Access to the online issue: https://issuu.com/journalderkuenste

Katja Lange-Müller opens the third edition of the Journal der Künste with thoughts on literature and writing, followed by Jutta Brückner’s commitment to work against "unconscious bias". With essays by Nikita Dhawan, and from the Akademie archives, the Akademie’s upcoming main focus – on the subject of colonialism – is being prepared. Christina Kubisch contributes an artistic analysis of silence, while Annett Busch and Tobias Hering lead tours in the exhibition on Danièle Huillet and Jean-Marie Straub. Jeanine Meerapfel talks with Rainer Esser, CEO of ZEIT Verlagsgruppe, and so much more.

Please order the printed form here: info@adk.de

Access to the online issue: https://issuu.com/journalderkuenste

Debuting at the start of 2017, the new Journal der Künste will continue to be published four times a year.
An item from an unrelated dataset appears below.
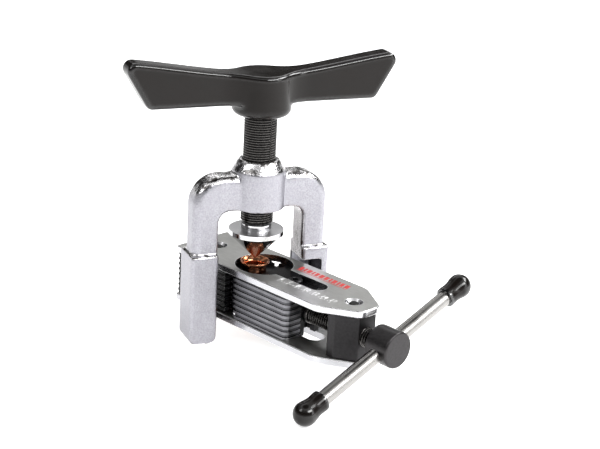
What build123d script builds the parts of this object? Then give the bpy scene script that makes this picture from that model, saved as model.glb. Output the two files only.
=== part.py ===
from build123d import *
import os
from math import cos, radians, sin, tan

# Lamellar-jaw flaring tool for copper tube, as an assembly of separate pieces.
# Row frame: millimetres, +Z up, origin on the tube axis at floor level. +X runs along the
# clamp body towards its clamp screw. The yoke stands turned YOKE_TURN degrees clockwise
# (seen from above) from square across the body, part-way into its bayonet.

os.makedirs("parts", exist_ok=True)

# ---------------------------------------------------------------- clamp plates and end block
PLATE_TOP = 48.5            # top face of the top plate above the floor
PLATE_T = 4.3
PLATE_GAP = 27.7            # clear height between the two plates
PLATE_HALF = 21.5           # half width
PLATE_REAR = -49.3
NOSE_START = 75.5           # where the straight sides end
NOSE_END = 99.0
NOSE_ANGLE = 30.9           # taper of each side of the nose, in plan
NOSE_ROUND = 7.0
KINK_ROUND = 14.0
PLATE_EDGE = 0.5            # broken outer edges
PLATE_REAR_CORNER = 2.0
GAP_HIGH = PLATE_TOP - PLATE_T
GAP_LOW = GAP_HIGH - PLATE_GAP
SCREW_Z = GAP_LOW + PLATE_GAP / 2
KEYHOLE_X = 8.6
KEYHOLE_R = 18.0
SLOT_HALF = 6.0
SLOT_END_X = 55.0           # centre of the slot's round end
RIVET_R = 3.0
RIVET_SINK_R = 5.5
RIVET_RECESS = 0.5          # rivet ends lie this far below the plate's face
FRONT_RIVET_X = 84.7
REAR_RIVET_X = -33.5
FRONT_RIVET_DEPTH = 5.0     # engagement in the end block
BLOCK_REAR = 78.0
BLOCK_TAPER_X = 84.0
BLOCK_FRONT = 96.5
BLOCK_HALF = 14.3
BLOCK_EDGE = 0.8

# ---------------------------------------------------------------- lamellar jaws
LAMINA_COUNT = 8            # laminae in each jaw
LAYER = PLATE_GAP / (2 * LAMINA_COUNT)
LAMINA_T = 1.6
LAYER_PLAY = (LAYER - LAMINA_T) / 2
SPACER_T = 2 * LAYER - LAMINA_T
JAW_HALF = 20.0
SPACER_HALF = 19.7
FIXED_FACE = -4.5
FIXED_REAR = -48.3
MOVING_FACE = 4.3
JAW_END = 50.0
PRONG_HALF = 14.5
PRONG_REACH = 3.0           # prong tips pass the tube axis by this much
TUBE_R = 7.0
V_APEX = TUBE_R / sin(radians(45))
TUBE_PLAY = 0.3             # the sliding jaw stops this far off the tube
SPACER_FACE = 11.0
JAW_CORNER = 4.0
SPACER_EDGE_FACE = 5.1       # spacer's face outboard of the prongs
SPACER_WAIST = 15.5
SPACER_SETBACK = 0.3
GROOVE = 0.5                 # chamfer that shows as a line between the layers
DOWEL_R = 2.5
DOWEL_X = -20.0
DOWEL_Y = 13.0
DOWEL_DEPTH = 2.0           # blind holes in the plates
JAW_RIVET_R = 2.0
JAW_RIVET_PLACES = [(16, -16), (16, 16), (44, -14), (44, 14)]

# ---------------------------------------------------------------- jaw carrier, clamp screw, bar
CARRIER_REAR = 30.0
CARRIER_HALF = 8.0
FLANGE_R = 6.4              # button on the inner end of the clamp screw
FLANGE_X = 42.1
FLANGE_T = 3.7
NECK_R = 4.5
SLOT_PLAY = 0.1
NECK_END = 50.6
COLLAR_R = 6.3
COLLAR_T = 2.2
CLAMP_THREAD_R = 6.0        # M12 x 1.75
THREAD_PLAY = 0.06
KNOB_X = 104.7
KNOB_LENGTH = 16.5
KNOB_R = 11.0
KNOB_EDGE = 1.2
SPIGOT_R = 5.0
SPIGOT_DEPTH = 2.2
INDEX_X = 36.0
INDEX_SHANK_R = 2.5
INDEX_DEPTH = 6.0
INDEX_HEAD_R = 4.5
INDEX_HEAD_T = 3.2
HEX_R = 2.2
HEX_DEPTH = 1.8
BAR_X = KNOB_X + KNOB_LENGTH / 2 - 0.6
BAR_R = 4.5
BAR_TILT = 20.0             # the bar's upper end leans towards +Y
BAR_LENGTH = 146.7          # over both caps
CAP_LENGTH = 20.5
CAP_R = 7.2
CAP_MOUTH_R = 5.7
CAP_WALL = 2.5              # rubber beyond the bar's end

# ---------------------------------------------------------------- yoke
YOKE_TURN = 22.0
LEG_INNER = 27.0
LEG_OUTER = 44.8
LEG_HALF_T = 11.0
LEG_TOP = 58.0
LEG_ROUND = 5.0
LEG_EDGE = 2.0
SHOULDER = 2.0
ARM_OUTER = 43.0
ARM_HALF_T = 8.8
ARM_UNDER = 84.0
ARM_TOP = 106.0
ARM_ROUND = 18.0
ARCH_ROUND = 7.0
ARM_EDGE = 2.0
ARM_OUTER_EDGE = 5.0
BOSS_R = 16.5
BOSS_TOP = 114.5
BOSS_TOP_R = 12.8
NOTCH_OUTER = 39.7          # bayonet notch: outer wall
NOTCH_WALL = 3.5            # wall left on the leg's closed side
NOTCH_HEAD = 0.8            # room above and below the clamp body
NOTCH_FOOT = 0.5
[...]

The free magazine provides information in German about the Akademie der Künste’s main events, publishes cultural-political contributions, introduces planned projects, and shows newly discovered objects from the archives. It is the Akademie's artistic and cultural-political thinking space. Edition 2/17 includes essays by Chantal Mouffe, Emin Alper, Gerhard Pfennig, Kathrin Röggla, Mark Lammert, et al.

Please order the printed form here: info@adk.de

Prize winner of the DAM Architectural Book Award 2017

This sumptuous publication presents the first overview of all the collections and archives held by the Architectural Archive at the Akademie der Künste. After introductory articles by Jeanine Meerapfel, Werner Heegewaldt and Eva-Maria Barkhofen, the individual holdings, which go back to the eighteenth century, are comprehensively presented with biographies of their collectors and a wealth of illustrations.

 

 

In his work as a director, Peter Beauvais was a major influence on West German television for almost thirty years. In biographical and analytical contributions, Rolf Aurich, Julia Glänzel, Wolfgang Jacobsen and Nicky Rittmeyer illustrate how in all his works, whether for the theatre, opera, radio, film or TV, Beauvais pursued a notion of radical diversity in terms of themes and styles.

Werner Stötzer (1931–2010) was one of the most important sculptors in Germany. At the same time Stötzer was also a concise narrator. The notes, letters and anecdotes published here, mostly for the first time, provide insights into his thinking processes while reflecting a piece of contemporary history. Colleagues, friends and Academy members have written reminiscences and texts for this publication in the akademiefenster series. Drawings, documents and photographs complete the material which the sculptor gave to the Academy archives during his lifetime.

In a collage of photographs and texts, original accounts and documents, which are predominantly from the archives of the Akademie der Künste, this publication chronicles the joint theatre work of B.K. Tragelehn and Heiner Müller. At the same time it is a testament to two men of the theatre whose friendship went beyond their artistic collaboration. It is published on the 80th birthday of the director, poet and translator B.K. Tragelehn, who gave his archive to the Academy in 2013. It includes a catalogue of works.

Painter and graphic artist Alice Lex-Nerlinger belonged to the artistic and political avant-garde in the Weimar Republic. She became famous for her work §218 (1931) attacking the law on banning abortion. Influenced by "Der Sturm" gallery's circle of artists, she started to work with modern techniques such as photography, montage and photograms. The catalogue for the exhibition in Das Verborgene Museum contains many documents and illustrations from the artist’s estate now in the Akademie der Künste Archive and art collection.

The Akademie der Künste in West Berlin was an important meeting place for artists. Architects, painters, actors, musicians and writers met here for the members' general meetings that Karin Gaa captured in photographs from 1974 to 1990; her images allowing us previously unknown insights into this West Berlin institution. More important than the official events were the private conversations: Bernhard Minetti speaking with Joseph Beuys, Günter Grass laughing with Peter Weiss, Uwe Johnson with Sarah Kirsch.